Six months after the magic knights ally with the Heart Kingdom against the Spade Kingdom, Dante of the Dark Triad comes to the Black Bulls' base to abduct Yami, whose dark magic is needed to form the Tree of Qliphoth to bring devils into the human world, fighting the Black Bulls there. Yami arrives to the base after a captains' meeting. Unable to defeat Dante alone due to his body magic's regeneration, Yami acknowledges Asta and asks for his help. Together, the two barely manage to defeat Dante, with Yami passing Asta his katana during the fight to land the final blow. However, Zenon arrives and takes Dante and Yami with him.

During the Spade Kingdom Invasion, Yami is encased in a tomb alongside William Vengeance where they are being used to connect the underworld to the human world.

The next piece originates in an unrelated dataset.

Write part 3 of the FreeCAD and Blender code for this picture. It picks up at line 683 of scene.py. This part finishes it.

The Dark Triad's goal is to open up the gates and take over the world by using high-ranking devils. Several gates end up opening and even after the Dark Triad is defeated, Lucifero ends up manifesting and engulfing both captives. Asta ends up using Yami's sword to deliver a slash that cuts the manifestation open, finally freeing the captain. Once he is freed, Yami is left severely wounded as a result of the prolonged ritual use of his body and magical drain he had to endure. He is healed by Grey, who realizes that his body has changed and is akin to Asta's devil possessed body. He then participates in the battle against Lucifero, who fatally wounds him and Nacht by the end of the battle. Yuno teleports Mimosa to heal him who then relies on Charmy to recover her magic power.

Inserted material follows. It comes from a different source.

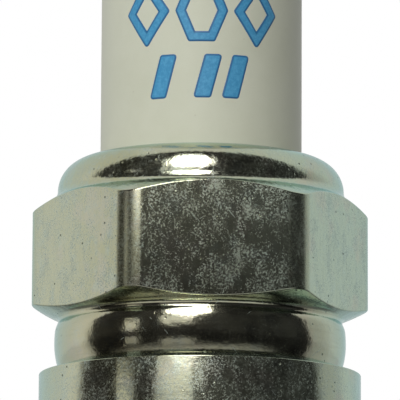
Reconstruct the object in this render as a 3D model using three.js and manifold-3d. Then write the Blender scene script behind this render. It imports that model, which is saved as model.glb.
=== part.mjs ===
// Spark plug with an M12 x 1.25 thread, 19 mm reach and a 16 mm hexagon: resistor type, fine-wire tip.
// Millimetres. The plug's axis is Z, with the terminal up. Z = 0 is the plane where the gasket's
// underside meets the cylinder head. Two flats of the hexagon face -Y and +Y.
import * as THREE from 'three';
import { mergeVertices } from 'three/addons/utils/BufferGeometryUtils.js';
import Module from 'manifold-3d';

const wasm = await Module();
wasm.setup();

// ---------------------------------------------------------------- driving dimensions

const OUTER_SEGMENTS = 36;            // sides of the larger turned pieces
const INNER_SEGMENTS = 24;            // sides of the thread and of the slender pieces
const FIT = 0.04;                     // clearance where two fixed pieces meet face to face

const THREAD = {
  pitch: 1.25,
  crestRadius: 5.96,
  rootRadius: 5.23,
  rootFlat: 0.25,                     // share of the pitch at the root
  flank: 0.3125,                      // share of the pitch on each side of the ridge
  endZ: -19,                          // end face of the shell, at full reach
  topZ: -1.1,
  coreInset: 0.3,                     // how far the shell's core stays inside the thread's root
};

const NECK_RADIUS = 5.2;              // plain neck that holds the gasket
const SEAT_Z = 1.85;                  // underside of the collar, on top of the gasket
const COLLAR = { radius: 8.56, topZ: 8.39, seatEdge: 0.2 };
const BAND = {                        // heat-crimped band, which bulges and is rounder at its top
  bottomZ: 8.7,
  widestZ: 10.06,
  radius: 7.76,
  lowerRound: 4.27,                   // radius of its outline below the widest place
  middleRound: 6.5,
  middleAngle: 5,                     // degrees of slope where the upper rounding starts
  upperRound: 1.2,
  upperAngle: 27,
  footRound: 0.31,                    // concave rounding between the band and the hexagon's chamfer
};
const HEX = {
  acrossFlats: 16,
  cornerRounding: 1.6,
  envelope: 9.3,                      // radius at the ends of the chamfer cones, outside the corners
  bottomZ: 11.44,                     // height of the lower chamfer cone at bottomRadius
  bottomRadius: 7.65,
  bottomSlope: 0.44,                  // rise over run of the chamfer cones
  topSlope: 0.62,
  topZ: 17.88,                        // where the upper chamfer meets the crimped rim
};
const RIM = { radius: 7.65, straight: 0.35, round: 1.7 };                // rolled rim above the hexagon

const POCKET_RADIUS = 3.9;            // gas pocket around the insulator nose
const LEDGE = { radius: 3.3, bottomZ: -7.6, topZ: -6.95, slope: 0.85 };  // ledge that carries the insulator
const LOWER_BORE = { radius: 3.95, topZ: 4.2 };
const UPPER_BORE = { radius: 6.05, bottomZ: 7.2, topZ: 19.25, topEdge: 0.2 };
const LIP_RADIUS = 5.46;              // inner edge of the rolled rim

const WASHER = { thickness: 0.25, innerRadius: 3.36, outerRadius: 3.78 };
const HEAD_STEP = 0.35;               // height of the cones that carry the centre electrode's head
const INSULATOR = {
  radius: 5.39,                       // glazed cylinder above the shell
  shoulderRadius: 5.93,
  stemRadius: 3.82,
  noseRadius: 3.02,
  tipRadius: 2.1,
  tipZ: -20.6,
  tipChamfer: 0.25,
  stemTopZ: 4.5,
  shoulderBottomZ: 7.55,
  shoulderTopZ: 13.8,
  neckBottomZ: 14.6,
  ribsBottomZ: 29.4,
  topZ: 42,
  topChamfer: 0.8,
  boreRadius: 2.0,
  electrodeBoreRadius: 1.3,
  electrodeSeatZ: -2.35,
};
const RIBS = {
  count: 5,
  pitch: 2.1,
  crestRadius: 5.3,
  crestTaper: 0.05,                   // each rib is this much smaller than the one below
  valleyRadius: 4.65,
  valleyShare: 0.35,                  // where the valley and the crest start, as shares of the pitch
  crestShare: 0.7,
};

const SEAL_STACK = { lowerZ: 14.75, ringHeight: 0.6, topZ: 19.2, ringEdge: 0.15, powderEdge: 0.02 };
const GASKET = { innerRadius: 5.85, outerRadius: 8.5, height: 1.8, sheet: 0.4, bend: 0.15 };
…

He later participates in the battle against Lucius when he invades the Clover Kingdom and is shocked to see Morgen brought back as a Paladin. He struggles against Morgen until he is saved by Nacht and Ichika.

=== Other media ===
Yami appears as a playable character in the video game Black Clover: Quartet Knights. He also appears in the anime film Black Clover: Sword of the Wizard King.

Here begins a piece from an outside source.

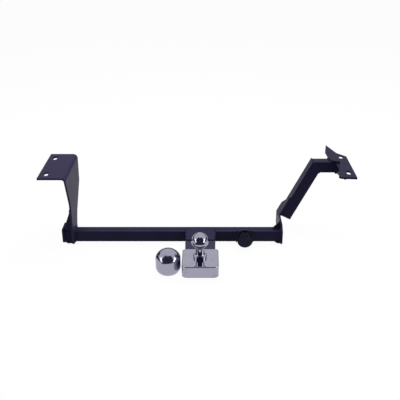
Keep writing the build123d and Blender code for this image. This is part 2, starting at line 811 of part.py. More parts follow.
# Rubber boot behind the bracket, with the inlet for a cable pointing down
boot_radius = socket_spigot_radius + boot_wall
boot_depth = bracket_stand_off - boot_gap
boot_back_y = bracket_back_y + boot_depth
spout_y = bracket_back_y + spout_radius
with BuildPart() as socket_boot:
    with BuildSketch(socket_plane(boot_back_y)):
        Circle(boot_radius)
    extrude(amount=boot_depth)
    with BuildSketch(Plane.XY.offset(socket_z - spout_length)):
        with Locations((socket_x, spout_y)):
            Circle(spout_radius)
    extrude(amount=spout_length)
    with BuildSketch(socket_plane(boot_back_y - boot_wall)):
        Circle(socket_spigot_radius)
    extrude(amount=boot_depth - boot_wall, mode=Mode.SUBTRACT)
    with BuildSketch(Plane.XY.offset(socket_z - spout_length)):
        with Locations((socket_x, spout_y)):
            Circle(spout_bore_radius)
    extrude(amount=spout_length, mode=Mode.SUBTRACT)
finish(socket_boot, "socket_boot")

# Slotted screws through the flange and the nuts behind the bracket
socket_nut_end_y = bracket_back_y + socket_nut_height
with BuildPart() as socket_screws:
    with BuildSketch(socket_plane(socket_flange_front_y)):
        with screw_places():
            Circle(socket_screw_head_diameter / 2)
    extrude(amount=socket_screw_head_height)
    fillet(socket_screws.edges().group_by(Axis.Y)[0], socket_slot_depth / 2)
    with BuildSketch(socket_plane(socket_flange_front_y)):
        with screw_places():
            Circle(socket_screw_radius)
    extrude(amount=socket_flange_front_y - socket_nut_end_y - socket_screw_end)
    with BuildSketch(socket_plane(socket_flange_front_y - socket_screw_head_height)):
        with screw_places():
            Rectangle(socket_slot_width, socket_screw_head_diameter)
    extrude(amount=-socket_slot_depth, mode=Mode.SUBTRACT)
finish(socket_screws, "socket_screws")

with BuildPart() as socket_nuts:
    with BuildSketch(socket_plane(bracket_back_y)):
        with screw_places():
            RegularPolygon(socket_nut_across_flats / 2, 6, major_radius=False)
            Circle(socket_screw_radius, mode=Mode.SUBTRACT)
    extrude(amount=-socket_nut_height)
finish(socket_nuts, "socket_nuts")

# Spring lid, with two knuckles on the hinge pin, a finger lip round its lower half and a groove for
# its seal
with BuildPart() as socket_lid:
    with BuildSketch(socket_plane(lid_back_y)):
        Circle(lid_radius)
    extrude(amount=lid_thickness)
    with BuildSketch(socket_plane(lid_front_y)):
        Circle(seal_inner_radius)
    extrude(amount=lid_dome, taper=45)
    with BuildSketch(socket_plane(lid_back_y)):
        Rectangle(2 * knuckle_outer_x, hinge_rise, align=(Align.CENTER, Align.MIN))
    extrude(amount=lid_thickness)
    with BuildSketch(along(socket_x - knuckle_outer_x)):
        with Locations((hinge_y, hinge_z)):
            Circle(hinge_knuckle_radius)
    extrude(amount=2 * knuckle_outer_x)
    with BuildSketch(socket_plane(lid_front_y + lid_lip_thickness)):
        Circle(lid_lip_radius)
        Circle(seal_inner_radius, mode=Mode.SUBTRACT)
        Rectangle(2 * lid_lip_radius, lid_lip_radius, align=(Align.CENTER, Align.MIN), mode=Mode.SUBTRACT)
    extrude(amount=lid_lip_thickness)
    with BuildSketch(along(socket_x - hinge_spring_gap / 2)):
        with Locations((hinge_y, hinge_z)):
            spring_room = 2 * (hinge_z - barrel_top_z)
            Rectangle(2 * hinge_knuckle_radius, spring_room)
    extrude(amount=hinge_spring_gap, mode=Mode.SUBTRACT)
    with BuildSketch(along(socket_x - knuckle_outer_x)):
        with Locations((hinge_y, hinge_z)):
            Circle(hinge_pin_radius + running_fit)
    extrude(amount=2 * knuckle_outer_x, mode=Mode.SUBTRACT)
    with BuildSketch(socket_plane(lid_back_y)):
        Circle(seal_inner_radius + seal_width)
        Circle(seal_inner_radius, mode=Mode.SUBTRACT)
    extrude(amount=seal_depth, mode=Mode.SUBTRACT)
finish(socket_lid, "socket_lid")

with BuildPart() as socket_lid_seal:
    with BuildSketch(socket_plane(lid_back_y + seal_proud)):
        Circle(seal_inner_radius + seal_width)
        Circle(seal_inner_radius, mode=Mode.SUBTRACT)
    extrude(amount=seal_depth + seal_proud)
finish(socket_lid_seal, "socket_lid_seal")

# Hinge pin with a head at one end
with BuildPart() as socket_hinge_pin:
    with BuildSketch(along(socket_x - ear_outer_x)):
        with Locations((hinge_y, hinge_z)):
            Circle(hinge_pin_radius)
    extrude(amount=2 * ear_outer_x)
    with BuildSketch(along(socket_x + ear_outer_x)):
        with Locations((hinge_y, hinge_z)):
            Circle(hinge_pin_head_radius)
    extrude(amount=hinge_pin_head_height)
finish(socket_hinge_pin, "socket_hinge_pin")

# Torsion spring round the pin: one unbroken wire, from a short leg in the lid's slot to a long leg
# that rests on top of the barrel
spring_wire_radius = spring_wire_diameter / 2
spring_radius = hinge_pin_radius + slip_fit + spring_wire_radius
leg_drop = hinge_z - barrel_top_z - spring_wire_radius
leg_tilt = atan2(spring_radius, spring_leg) + asin(leg_drop / hypot(spring_leg, spring_radius))
coil_angle = 2 * pi * spring_full_turns + pi / 2 + leg_tilt
coil_climb = spring_pitch / (2 * pi)
quarter_turns = round(coil_angle / (pi / 2))


def coil_point(angle):
    """Point of the coil at an angle that starts in front of the pin and goes over its top."""
    return Vector(
        socket_x + coil_climb * (angle - coil_angle / 2),
        hinge_y - spring_radius * cos(angle),
        hinge_z + spring_radius * sin(angle),
    )


def coil_heading(angle, climb):
    """Direction of the wire at that angle."""
    return Vector(climb, spring_radius * sin(angle), spring_radius * cos(angle)).normalized()


def draw_biarc(start, start_heading, end, end_heading):
    """Two arcs that lead smoothly from one point and heading to the next, in the line that is open."""
    chord = end - start
    turn = 2 * (1 - start_heading.dot(end_heading))
    along_chord = 2 * chord.dot(start_heading + end_heading)
    reach = ((along_chord**2 + 4 * turn * chord.dot(chord)) ** 0.5 - along_chord) / (2 * turn)
    first_corner = start + start_heading * reach
    second_corner = end - end_heading * reach
    middle = (first_corner + second_corner) / 2
    TangentArc(start, middle, tangent=start_heading)
    TangentArc(middle, end, tangent=middle - first_corner)


coil_stops = [coil_angle * step / quarter_turns for step in range(quarter_turns + 1)]
coil_climbs = [0] + [coil_climb] * (quarter_turns - 1) + [0]
coil_points = [coil_point(angle) for angle in coil_stops]
coil_headings = [coil_heading(angle, climb) for angle, climb in zip(coil_stops, coil_climbs)]
lid_leg_end = coil_points[0] - coil_headings[0] * spring_lid_leg
with BuildPart() as socket_spring:
    with BuildLine() as spring_line:
        Line(lid_leg_end, coil_points[0])
        for step in range(quarter_turns):
            draw_biarc(coil_points[step], coil_headings[step], coil_points[step + 1], coil_headings[step + 1])
        Line(coil_points[-1], coil_points[-1] + coil_headings[-1] * spring_leg)
    with BuildSketch(Plane(lid_leg_end, z_dir=coil_headings[0])):
        Circle(spring_wire_radius)
    sweep()
finish(socket_spring, "socket_spring")

spring_wire = spring_line.wire()
sample_step = spring_wire_diameter / 4
sample_count = round(spring_wire.length / sample_step)
spring_samples = [spring_wire.position_at(index / sample_count) for index in range(sample_count + 1)]
half_turn_samples = round(pi * spring_radius / sample_step)
least_distance = min(
    (near - far).length
    for index, near in enumerate(spring_samples)
    for far in spring_samples[index + half_turn_samples:]
)
print(f"least gap between the spring's turns {least_distance - spring_wire_diameter:.2f} mm")
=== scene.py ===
import math

import bpy
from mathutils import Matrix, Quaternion, Vector, noise


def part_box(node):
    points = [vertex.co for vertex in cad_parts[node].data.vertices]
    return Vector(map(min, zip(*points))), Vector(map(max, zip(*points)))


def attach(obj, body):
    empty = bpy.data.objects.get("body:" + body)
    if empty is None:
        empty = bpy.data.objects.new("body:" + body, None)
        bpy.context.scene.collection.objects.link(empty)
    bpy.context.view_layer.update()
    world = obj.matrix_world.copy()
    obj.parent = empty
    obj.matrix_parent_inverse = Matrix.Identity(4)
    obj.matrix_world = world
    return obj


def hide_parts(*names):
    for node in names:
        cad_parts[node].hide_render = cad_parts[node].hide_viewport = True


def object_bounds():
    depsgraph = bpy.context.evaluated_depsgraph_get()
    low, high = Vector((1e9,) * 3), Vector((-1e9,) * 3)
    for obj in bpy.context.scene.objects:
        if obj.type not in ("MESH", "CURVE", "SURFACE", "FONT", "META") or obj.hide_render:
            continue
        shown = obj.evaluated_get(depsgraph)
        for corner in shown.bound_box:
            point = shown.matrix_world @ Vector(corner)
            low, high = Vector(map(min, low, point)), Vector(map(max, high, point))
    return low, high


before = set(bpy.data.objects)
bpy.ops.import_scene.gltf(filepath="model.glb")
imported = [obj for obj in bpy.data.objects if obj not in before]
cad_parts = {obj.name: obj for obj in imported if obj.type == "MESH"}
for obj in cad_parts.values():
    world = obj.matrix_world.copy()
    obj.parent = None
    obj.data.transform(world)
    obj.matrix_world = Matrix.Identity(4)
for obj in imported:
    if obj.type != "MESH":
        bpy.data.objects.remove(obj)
cad_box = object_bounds()

# The studio. A white floor lies under the hitch, in a white surround. One wide soft lamp hangs above
# it and two tall ones lean at its sides. A dark card that lies on the floor and rises behind the
# camera, and a low one all round, give the chrome its dark reflections.


class Wire:
    """One output of a shader node. Arithmetic on wires adds Math nodes, and node() adds any other."""

    def __init__(self, tree, socket=None):
        self.tree = tree
        self.socket = socket

    def node(self, kind, settings=None, inputs=None, output=0):
        """Adds a node with those settings, then those values or links of its sockets."""
        made = self.tree.nodes.new(kind)
        for name, value in (settings or {}).items():
            setattr(made, name, value)
        for name, value in (inputs or {}).items():
            if isinstance(value, Wire):
                self.tree.links.new(value.socket, made.inputs[name])
            elif made.inputs[name].type == "RGBA":
                made.inputs[name].default_value = (*value, 1)
            else:
                made.inputs[name].default_value = value
        return Wire(self.tree, made.outputs[output] if made.outputs else None)

    def math(self, operation, *values):
        return self.node("ShaderNodeMath", {"operation": operation}, dict(enumerate(values)))

    def __add__(self, other):
        return self.math("ADD", self, other)

    def __radd__(self, other):
        return self.math("ADD", other, self)

    def __sub__(self, other):
        return self.math("SUBTRACT", self, other)

    def __rsub__(self, other):
        return self.math("SUBTRACT", other, self)

    def __mul__(self, other):
        return self.math("MULTIPLY", self, other)

    def __rmul__(self, other):
        return self.math("MULTIPLY", other, self)

    def step(self, low, high):
        """Rises smoothly from 0 at low to 1 at high."""
        ends = {"Value": self, "From Min": low, "From Max": high}
        return self.node("ShaderNodeMapRange", {"interpolation_type": "SMOOTHSTEP"}, ends)

    def tint(self, first, second):
        """A colour between two others, with this wire as the share of the second."""
        return self.node("ShaderNodeMix", {"data_type": "RGBA"}, {0: self, 6: first, 7: second}, 2)

    def mottle(self, place, scale, detail, roughness=0.5):
        """Soft noise over those places, with that many waves to a metre."""
        return self.node("ShaderNodeTexNoise", {}, {
            "Vector": place, "Scale": scale, "Detail": detail, "Roughness": roughness})

    def bump(self, strength, distance, height):
        """Normals of a surface with that relief."""
        return self.node("ShaderNodeBump", {}, {
            "Strength": strength, "Distance": distance, "Height": height})

    def coat(self, inputs):
        """Ends a material with one Principled shader that has those inputs."""
        self.node("ShaderNodeOutputMaterial", {}, {
            "Surface": self.node("ShaderNodeBsdfPrincipled", {}, inputs)})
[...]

== Powers and abilities ==
Yami uses the magical attribute of darkness to both generate and manipulate it at will. Notable characteristics of it include its ability to draw in other kinds of magic along with specific applications of spatial interference. However, due to the inherent slowness of his magic, he uses it as reinforcement magic to increase his physical abilities and coats it on his katana to boost the offensive capabilities.

Notable spells include Dark Coated Dimension Slash, which can bypass conventional durability by targeting space itself, and the Equinox variant, which does the same thing but with a substantially better range.

Yami later learns to use the high-level technique Mana Zone, taking control of the surrounding mana to increase the range and power of his spells. Including imbuing a spell called Black Moon which acts as a selective black hole that absorbs and thus nullifies the spells of opponents. He would also refine it in order the more potent Death Thrust, by condensing Mana Zone to a singular tiny point.

With his dark magic's ability to affect the underworld and later being revealed to be integrally linked to said realm, he is categorized as an Arcane Stage mage.

Additionally, Yami had learnt rudimentary Ki applications as an original inhabitant of his prior home country Land of the Sun in order to sense the life force of other living beings around him. It also enables pre-cognitive sensory abilities by reading the flow of Ki in mages and thus predicting individual actions.

After being encased in the Tree of Qliphoth ritual during the Spade Kingdom Arc, Yami's body is fundamentally changed to be similar to Asta's in its ability to be possessed by Devils. During the final arc, Yami is fatally wounded and is given a demon soul pill by Ichika. Demon soul pills in the past have never resulted in the user being able to stay sane and were thought to increase one's urge to kill. However, due to the changes to his body, Yami is able to utilize its true ability to boost his physical abilities. This changes his appearance by adding horns to his head, white streaks in his hair, and large prayer beads around his neck.

Yami's dark magic works well with other dark magic as well as shadow magic, creating combo spells that increase its effectiveness and complexity.

== Reception ==

=== Popularity ===
Yami has consistently ranked highly in the yearly Japanese Black Clover popularity polls, placing second in the second poll with 1,967 votes and second in the fourth poll with 3,503 votes. In the fifth poll, he placed seventh with 44,884 votes. His fight against Licht was nominated for "Best Fight Scene" at the 3rd Crunchyroll Anime Awards in 2018. Asta and Yami's fight with Dante was also listed as the sixth best anime fight from 2021 by Crunchyroll.

=== Critical response ===
Daniel Dockery from Crunchyroll praised how Yami "was (and is) infinitely cool, a father figure whose approval means so much to his team. The confidence that he has in each of them is inspiring because he sees so much potential – potential that the Clover Kingdom society seems eager to trample down and hide." Writing for Anime News Network, Rachel Trujillo mentioned Asta's mentorship relationship with Yami Sukehiro as a highlight of the series, saying "The defining moment of their relationship comes when Yami passes Asta his katana during their battle against Dante, which represents not only a culmination of their time spent together as mentor and student, but also the ultimate sign of trust from a captain to his subordinate." LaNeysha Campbell, in her review of Volume 26, praised Asta and Yami's team up against Dante because "the moment makes a touching and impactful statement about Yami and Asta's relationship as mentor and mentee. Even though the panels of the moment use very little dialogue, it still manages to say a lot about how special the bond they share is." Philip Van der Walt from Comic Watch called Yami "simultaneously one of the most badass and comedic characters in the series, and never misses the chance to inspire his team to keep improving and push past their limits." Anjali Mehta spoke positively of Yami's comedic moments, bringing up his penchant for violence, tactlessness, and bullying of his squad. Jack Doyle of The Mary Sue, when discussing the possibility of his death, called Yami "dope, and we don't like it when bad things happen to dope people."